>> BEGIN LISTED RECORDS

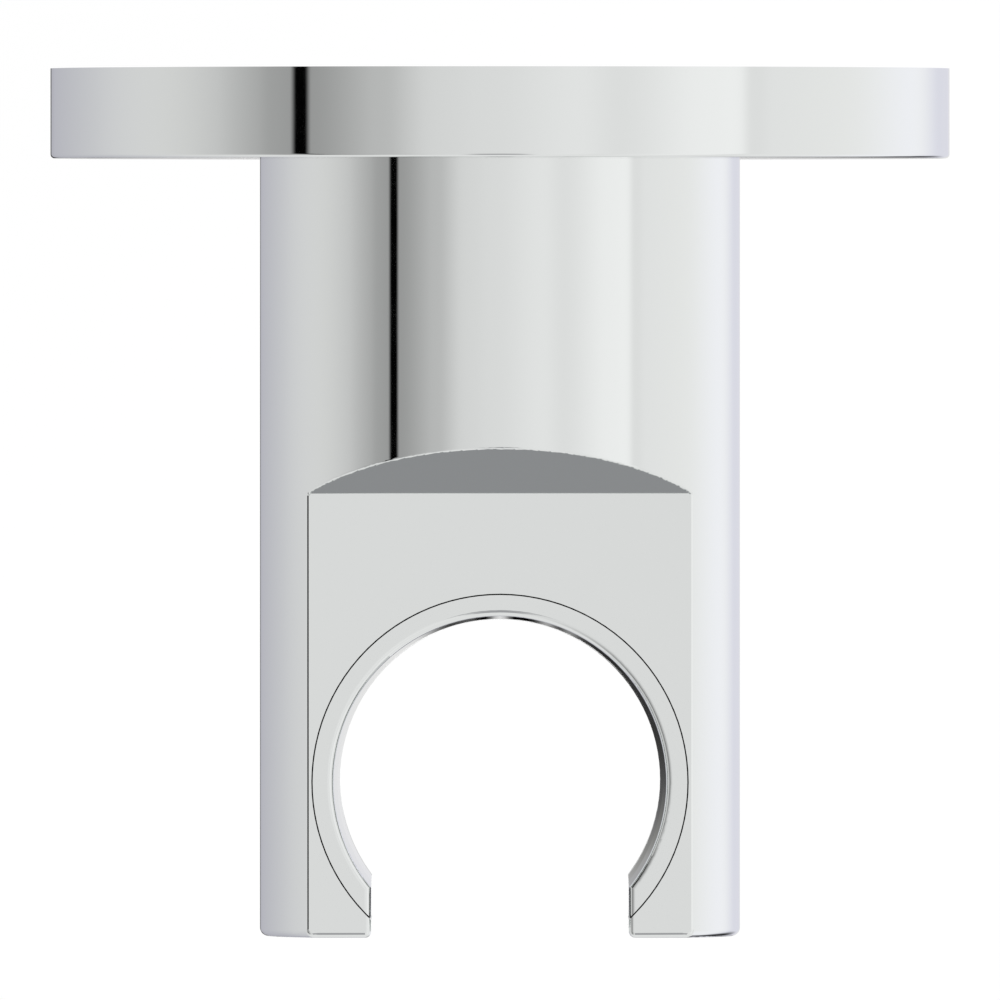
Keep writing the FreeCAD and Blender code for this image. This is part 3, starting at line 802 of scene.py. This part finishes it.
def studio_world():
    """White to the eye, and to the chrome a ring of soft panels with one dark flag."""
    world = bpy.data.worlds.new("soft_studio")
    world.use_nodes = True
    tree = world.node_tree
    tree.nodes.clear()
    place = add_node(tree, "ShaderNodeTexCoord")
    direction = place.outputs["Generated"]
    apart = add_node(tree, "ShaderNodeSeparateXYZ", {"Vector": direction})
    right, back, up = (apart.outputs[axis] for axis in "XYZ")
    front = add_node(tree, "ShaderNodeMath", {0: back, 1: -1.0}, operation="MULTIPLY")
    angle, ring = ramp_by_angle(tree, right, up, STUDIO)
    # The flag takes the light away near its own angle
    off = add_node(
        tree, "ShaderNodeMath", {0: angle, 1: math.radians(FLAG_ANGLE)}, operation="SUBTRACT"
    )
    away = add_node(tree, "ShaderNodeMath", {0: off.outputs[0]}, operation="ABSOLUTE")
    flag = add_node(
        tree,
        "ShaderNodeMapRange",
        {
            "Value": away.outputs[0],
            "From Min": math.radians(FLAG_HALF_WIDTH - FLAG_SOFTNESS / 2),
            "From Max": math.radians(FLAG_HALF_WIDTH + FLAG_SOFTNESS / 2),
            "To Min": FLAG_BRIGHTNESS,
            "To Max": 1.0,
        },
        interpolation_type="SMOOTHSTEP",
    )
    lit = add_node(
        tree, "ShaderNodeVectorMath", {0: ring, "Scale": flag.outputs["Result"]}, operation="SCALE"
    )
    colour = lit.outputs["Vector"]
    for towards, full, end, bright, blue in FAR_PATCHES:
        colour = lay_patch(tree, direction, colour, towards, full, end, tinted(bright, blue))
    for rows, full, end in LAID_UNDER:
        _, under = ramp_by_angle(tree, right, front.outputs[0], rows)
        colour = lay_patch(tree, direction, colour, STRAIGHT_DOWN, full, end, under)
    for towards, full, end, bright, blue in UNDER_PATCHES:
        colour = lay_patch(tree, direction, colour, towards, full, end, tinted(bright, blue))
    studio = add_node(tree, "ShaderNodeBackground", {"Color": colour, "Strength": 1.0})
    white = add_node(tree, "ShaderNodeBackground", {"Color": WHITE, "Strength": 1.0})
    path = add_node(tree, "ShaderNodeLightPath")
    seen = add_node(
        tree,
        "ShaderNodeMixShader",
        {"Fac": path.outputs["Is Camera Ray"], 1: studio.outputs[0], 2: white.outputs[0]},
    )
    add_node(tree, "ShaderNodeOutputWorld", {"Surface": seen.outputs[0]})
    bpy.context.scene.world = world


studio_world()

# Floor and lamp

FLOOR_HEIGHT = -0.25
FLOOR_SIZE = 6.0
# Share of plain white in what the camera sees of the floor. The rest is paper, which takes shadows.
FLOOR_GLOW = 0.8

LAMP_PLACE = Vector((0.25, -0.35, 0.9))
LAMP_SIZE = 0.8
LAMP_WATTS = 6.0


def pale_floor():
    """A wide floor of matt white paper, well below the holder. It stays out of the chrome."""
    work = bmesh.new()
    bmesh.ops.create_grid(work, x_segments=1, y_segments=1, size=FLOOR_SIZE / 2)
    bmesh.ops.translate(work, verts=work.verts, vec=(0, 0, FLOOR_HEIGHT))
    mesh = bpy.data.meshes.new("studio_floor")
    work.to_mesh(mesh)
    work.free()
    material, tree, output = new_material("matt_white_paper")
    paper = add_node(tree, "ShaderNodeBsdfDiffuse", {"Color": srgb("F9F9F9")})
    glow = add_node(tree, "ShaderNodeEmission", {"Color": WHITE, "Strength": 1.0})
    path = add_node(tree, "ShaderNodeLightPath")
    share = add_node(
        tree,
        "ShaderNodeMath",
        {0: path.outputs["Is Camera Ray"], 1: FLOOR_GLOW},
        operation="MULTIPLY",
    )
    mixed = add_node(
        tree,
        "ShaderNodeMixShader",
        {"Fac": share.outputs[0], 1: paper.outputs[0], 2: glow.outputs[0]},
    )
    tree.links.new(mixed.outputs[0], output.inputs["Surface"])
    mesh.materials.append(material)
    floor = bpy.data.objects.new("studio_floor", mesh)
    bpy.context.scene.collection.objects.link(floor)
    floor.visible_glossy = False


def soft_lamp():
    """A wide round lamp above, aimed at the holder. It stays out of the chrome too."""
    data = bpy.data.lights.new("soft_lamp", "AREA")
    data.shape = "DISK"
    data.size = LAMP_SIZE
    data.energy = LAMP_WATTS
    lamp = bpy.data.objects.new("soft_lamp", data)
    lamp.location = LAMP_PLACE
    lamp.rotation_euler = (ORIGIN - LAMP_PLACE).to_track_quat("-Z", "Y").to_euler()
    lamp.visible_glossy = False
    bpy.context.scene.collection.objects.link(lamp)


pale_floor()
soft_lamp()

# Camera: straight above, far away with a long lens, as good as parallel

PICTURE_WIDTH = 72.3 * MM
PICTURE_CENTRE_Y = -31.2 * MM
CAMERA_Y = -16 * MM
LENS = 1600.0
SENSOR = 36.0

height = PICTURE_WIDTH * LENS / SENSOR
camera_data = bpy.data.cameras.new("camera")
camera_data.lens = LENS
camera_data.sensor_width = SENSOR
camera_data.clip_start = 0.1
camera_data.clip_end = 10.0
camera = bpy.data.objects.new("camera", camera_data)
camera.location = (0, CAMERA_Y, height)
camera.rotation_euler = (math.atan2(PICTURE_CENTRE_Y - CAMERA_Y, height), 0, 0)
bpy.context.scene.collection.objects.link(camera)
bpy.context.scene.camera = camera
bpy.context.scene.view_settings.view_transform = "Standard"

>> END LISTED RECORDS
>> BEGIN LISTED RECORDS

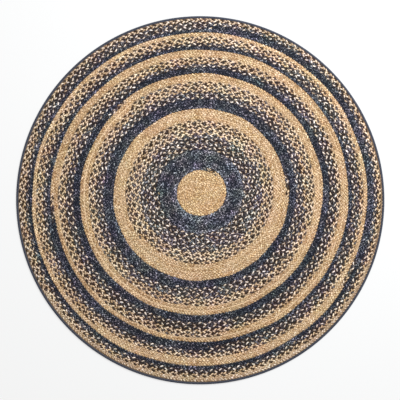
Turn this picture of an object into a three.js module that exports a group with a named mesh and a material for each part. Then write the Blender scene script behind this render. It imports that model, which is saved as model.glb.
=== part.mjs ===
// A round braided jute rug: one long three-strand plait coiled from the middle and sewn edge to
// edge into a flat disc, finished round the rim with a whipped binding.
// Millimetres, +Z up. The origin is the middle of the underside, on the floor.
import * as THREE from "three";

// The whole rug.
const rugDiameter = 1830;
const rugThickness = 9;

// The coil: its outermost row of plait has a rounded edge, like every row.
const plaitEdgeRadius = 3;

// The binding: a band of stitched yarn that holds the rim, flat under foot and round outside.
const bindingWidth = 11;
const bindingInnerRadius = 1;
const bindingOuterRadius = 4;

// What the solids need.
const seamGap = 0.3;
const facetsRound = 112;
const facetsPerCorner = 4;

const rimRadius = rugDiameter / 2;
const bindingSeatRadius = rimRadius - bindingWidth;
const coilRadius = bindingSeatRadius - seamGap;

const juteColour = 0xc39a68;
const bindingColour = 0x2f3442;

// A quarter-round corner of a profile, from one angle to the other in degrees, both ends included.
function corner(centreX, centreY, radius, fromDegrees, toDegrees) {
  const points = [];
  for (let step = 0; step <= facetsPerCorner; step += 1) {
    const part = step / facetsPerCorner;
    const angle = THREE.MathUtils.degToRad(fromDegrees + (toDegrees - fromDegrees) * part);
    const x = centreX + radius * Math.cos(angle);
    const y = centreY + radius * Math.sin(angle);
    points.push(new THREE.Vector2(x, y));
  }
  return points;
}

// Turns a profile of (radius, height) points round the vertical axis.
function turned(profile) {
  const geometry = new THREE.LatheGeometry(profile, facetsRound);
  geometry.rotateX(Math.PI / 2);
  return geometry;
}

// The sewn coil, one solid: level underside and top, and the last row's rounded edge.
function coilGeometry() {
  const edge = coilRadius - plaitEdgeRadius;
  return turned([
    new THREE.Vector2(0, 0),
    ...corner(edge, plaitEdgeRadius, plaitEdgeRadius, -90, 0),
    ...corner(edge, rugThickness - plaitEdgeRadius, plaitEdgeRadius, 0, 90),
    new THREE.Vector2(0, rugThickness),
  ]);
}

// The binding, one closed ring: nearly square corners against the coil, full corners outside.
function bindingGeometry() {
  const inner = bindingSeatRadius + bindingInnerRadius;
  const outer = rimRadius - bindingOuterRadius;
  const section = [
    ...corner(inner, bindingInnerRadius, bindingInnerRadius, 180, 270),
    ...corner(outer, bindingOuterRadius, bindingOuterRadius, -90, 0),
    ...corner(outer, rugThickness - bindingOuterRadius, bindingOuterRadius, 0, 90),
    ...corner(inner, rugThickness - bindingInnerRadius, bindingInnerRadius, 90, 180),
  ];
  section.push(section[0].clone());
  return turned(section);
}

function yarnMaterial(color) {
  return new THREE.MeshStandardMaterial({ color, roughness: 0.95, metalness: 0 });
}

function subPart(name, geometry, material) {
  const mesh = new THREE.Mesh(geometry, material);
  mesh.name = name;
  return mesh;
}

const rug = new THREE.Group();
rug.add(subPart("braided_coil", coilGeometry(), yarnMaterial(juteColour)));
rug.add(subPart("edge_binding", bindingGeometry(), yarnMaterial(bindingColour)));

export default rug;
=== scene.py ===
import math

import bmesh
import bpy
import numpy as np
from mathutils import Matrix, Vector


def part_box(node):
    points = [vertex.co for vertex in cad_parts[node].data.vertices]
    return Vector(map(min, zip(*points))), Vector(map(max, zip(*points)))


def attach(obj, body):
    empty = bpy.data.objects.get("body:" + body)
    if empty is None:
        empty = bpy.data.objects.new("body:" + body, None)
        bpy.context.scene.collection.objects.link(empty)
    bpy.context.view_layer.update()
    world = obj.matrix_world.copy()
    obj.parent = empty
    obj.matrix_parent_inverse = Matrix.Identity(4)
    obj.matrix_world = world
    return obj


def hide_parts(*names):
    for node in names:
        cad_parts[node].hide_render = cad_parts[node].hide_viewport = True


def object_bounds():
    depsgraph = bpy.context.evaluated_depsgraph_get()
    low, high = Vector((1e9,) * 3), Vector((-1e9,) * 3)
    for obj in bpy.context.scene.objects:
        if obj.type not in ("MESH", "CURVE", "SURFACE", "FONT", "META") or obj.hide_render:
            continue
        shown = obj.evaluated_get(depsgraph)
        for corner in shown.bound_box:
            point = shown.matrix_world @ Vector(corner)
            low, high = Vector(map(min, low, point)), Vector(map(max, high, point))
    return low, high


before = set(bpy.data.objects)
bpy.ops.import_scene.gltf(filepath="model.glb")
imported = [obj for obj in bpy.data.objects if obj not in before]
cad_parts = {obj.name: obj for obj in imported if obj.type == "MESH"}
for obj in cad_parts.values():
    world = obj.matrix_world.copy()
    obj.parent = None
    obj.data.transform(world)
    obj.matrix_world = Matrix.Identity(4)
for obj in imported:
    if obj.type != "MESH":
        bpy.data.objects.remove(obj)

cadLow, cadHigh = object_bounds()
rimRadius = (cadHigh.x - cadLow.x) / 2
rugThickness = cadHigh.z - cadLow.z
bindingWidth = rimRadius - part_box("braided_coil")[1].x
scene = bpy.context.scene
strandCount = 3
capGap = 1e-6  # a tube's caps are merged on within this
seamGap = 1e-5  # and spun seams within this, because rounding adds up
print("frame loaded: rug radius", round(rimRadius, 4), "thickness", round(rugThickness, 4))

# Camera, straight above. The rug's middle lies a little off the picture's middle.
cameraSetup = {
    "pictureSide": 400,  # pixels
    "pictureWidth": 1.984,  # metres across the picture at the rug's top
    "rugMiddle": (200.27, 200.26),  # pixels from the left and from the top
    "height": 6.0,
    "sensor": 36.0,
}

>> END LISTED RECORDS

• [WHAT TO WORK ON]: Only the lines from the line with "function subPart(name, geometry, material)" to the line with "zip(*points))), Vector(map(max, zip(*points)))", inclusive, are to be printed, exactly as they appear.

• [FINISHED EXERCISE]:
function subPart(name, geometry, material) {
  const mesh = new THREE.Mesh(geometry, material);
  mesh.name = name;
  return mesh;
}

const rug = new THREE.Group();
rug.add(subPart("braided_coil", coilGeometry(), yarnMaterial(juteColour)));
rug.add(subPart("edge_binding", bindingGeometry(), yarnMaterial(bindingColour)));

export default rug;
=== scene.py ===
import math

import bmesh
import bpy
import numpy as np
from mathutils import Matrix, Vector


def part_box(node):
    points = [vertex.co for vertex in cad_parts[node].data.vertices]
    return Vector(map(min, zip(*points))), Vector(map(max, zip(*points)))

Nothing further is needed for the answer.